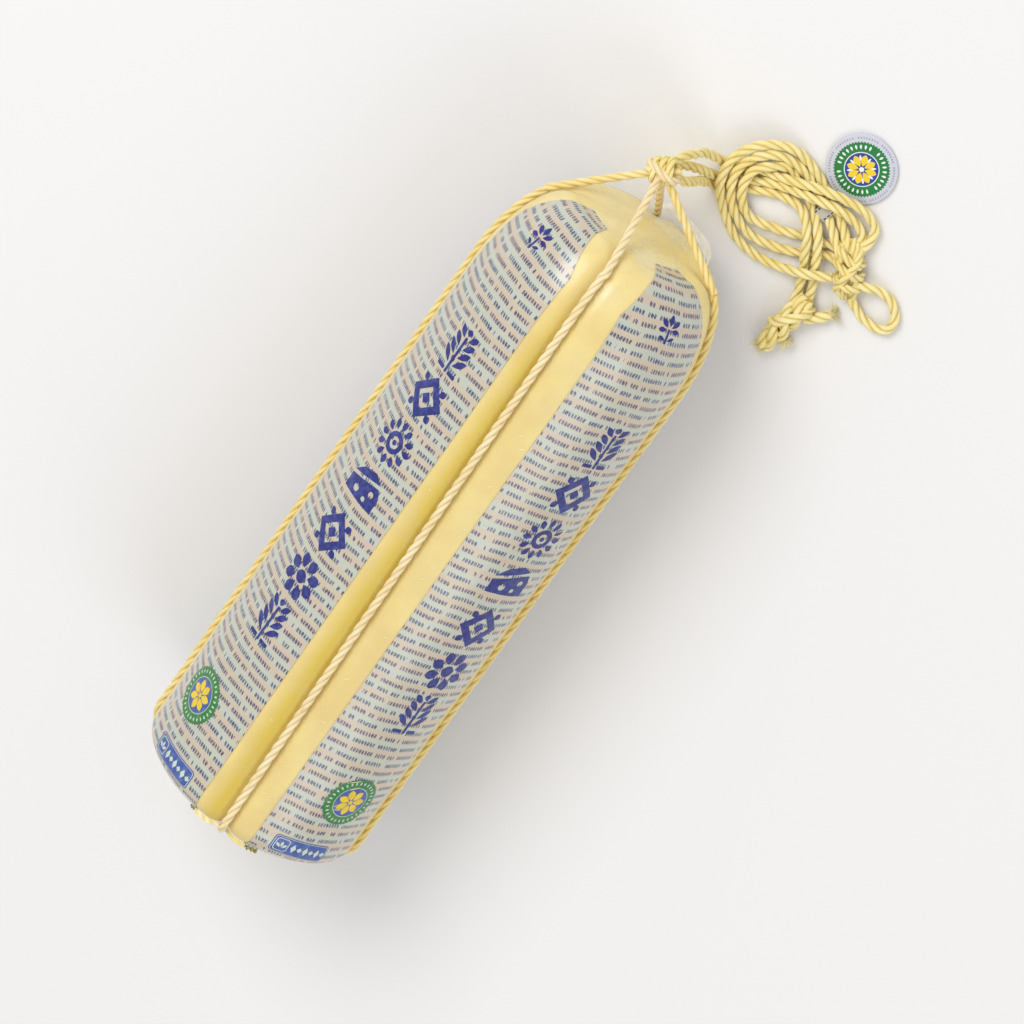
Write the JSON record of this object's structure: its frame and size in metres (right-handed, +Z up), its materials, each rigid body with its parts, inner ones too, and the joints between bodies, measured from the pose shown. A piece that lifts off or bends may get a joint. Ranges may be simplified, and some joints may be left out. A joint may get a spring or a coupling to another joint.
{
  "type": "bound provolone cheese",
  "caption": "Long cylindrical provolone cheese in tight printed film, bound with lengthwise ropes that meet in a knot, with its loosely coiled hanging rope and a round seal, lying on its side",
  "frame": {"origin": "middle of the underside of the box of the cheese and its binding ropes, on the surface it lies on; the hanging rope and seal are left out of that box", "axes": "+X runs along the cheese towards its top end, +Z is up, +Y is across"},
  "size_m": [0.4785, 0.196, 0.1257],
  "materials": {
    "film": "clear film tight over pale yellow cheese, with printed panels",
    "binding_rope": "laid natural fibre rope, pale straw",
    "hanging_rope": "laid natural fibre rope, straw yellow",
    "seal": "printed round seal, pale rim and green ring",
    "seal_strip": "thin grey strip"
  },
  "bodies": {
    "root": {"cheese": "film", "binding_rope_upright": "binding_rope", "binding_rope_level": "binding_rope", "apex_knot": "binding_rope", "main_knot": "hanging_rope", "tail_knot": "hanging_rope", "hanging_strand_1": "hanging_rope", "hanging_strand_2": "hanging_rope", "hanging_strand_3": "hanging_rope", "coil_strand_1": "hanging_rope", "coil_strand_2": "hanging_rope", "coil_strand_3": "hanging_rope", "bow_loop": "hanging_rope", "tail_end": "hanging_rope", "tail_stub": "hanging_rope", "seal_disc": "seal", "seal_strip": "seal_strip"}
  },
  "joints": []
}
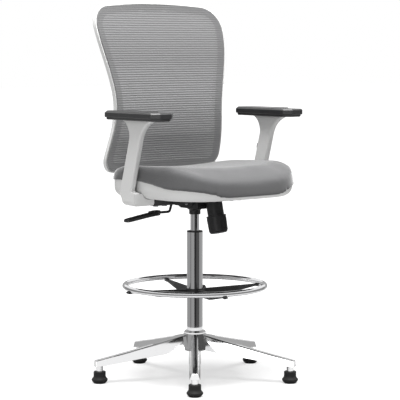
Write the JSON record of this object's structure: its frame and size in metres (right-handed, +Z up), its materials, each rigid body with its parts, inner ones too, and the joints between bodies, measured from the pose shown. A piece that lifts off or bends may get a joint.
- - -
● Goal
Provide an exact reproduction of all the entries shown above.

● Solution
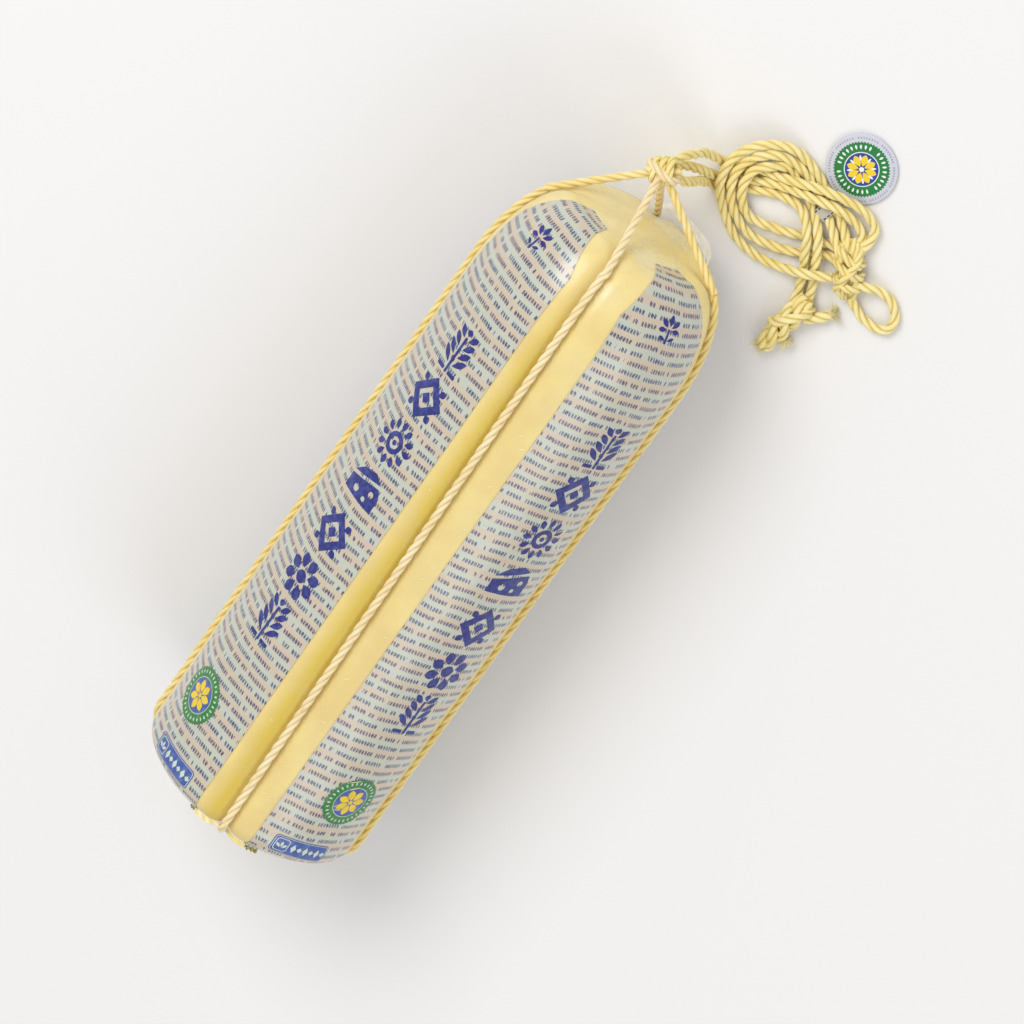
Write the JSON record of this object's structure: its frame and size in metres (right-handed, +Z up), its materials, each rigid body with its parts, inner ones too, and the joints between bodies, measured from the pose shown. A piece that lifts off or bends may get a joint. Ranges may be simplified, and some joints may be left out. A joint may get a spring or a coupling to another joint.
{
  "type": "bound provolone cheese",
  "caption": "Long cylindrical provolone cheese in tight printed film, bound with lengthwise ropes that meet in a knot, with its loosely coiled hanging rope and a round seal, lying on its side",
  "frame": {"origin": "middle of the underside of the box of the cheese and its binding ropes, on the surface it lies on; the hanging rope and seal are left out of that box", "axes": "+X runs along the cheese towards its top end, +Z is up, +Y is across"},
  "size_m": [0.4785, 0.196, 0.1257],
  "materials": {
    "film": "clear film tight over pale yellow cheese, with printed panels",
    "binding_rope": "laid natural fibre rope, pale straw",
    "hanging_rope": "laid natural fibre rope, straw yellow",
    "seal": "printed round seal, pale rim and green ring",
    "seal_strip": "thin grey strip"
  },
  "bodies": {
    "root": {"cheese": "film", "binding_rope_upright": "binding_rope", "binding_rope_level": "binding_rope", "apex_knot": "binding_rope", "main_knot": "hanging_rope", "tail_knot": "hanging_rope", "hanging_strand_1": "hanging_rope", "hanging_strand_2": "hanging_rope", "hanging_strand_3": "hanging_rope", "coil_strand_1": "hanging_rope", "coil_strand_2": "hanging_rope", "coil_strand_3": "hanging_rope", "bow_loop": "hanging_rope", "tail_end": "hanging_rope", "tail_stub": "hanging_rope", "seal_disc": "seal", "seal_strip": "seal_strip"}
  },
  "joints": []
}
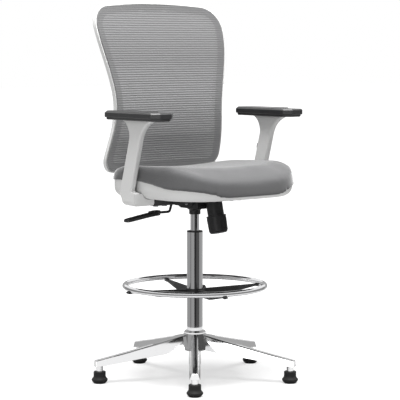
Write the JSON record of this object's structure: its frame and size in metres (right-handed, +Z up), its materials, each rigid body with its parts, inner ones too, and the joints between bodies, measured from the pose shown. A piece that lifts off or bends may get a joint.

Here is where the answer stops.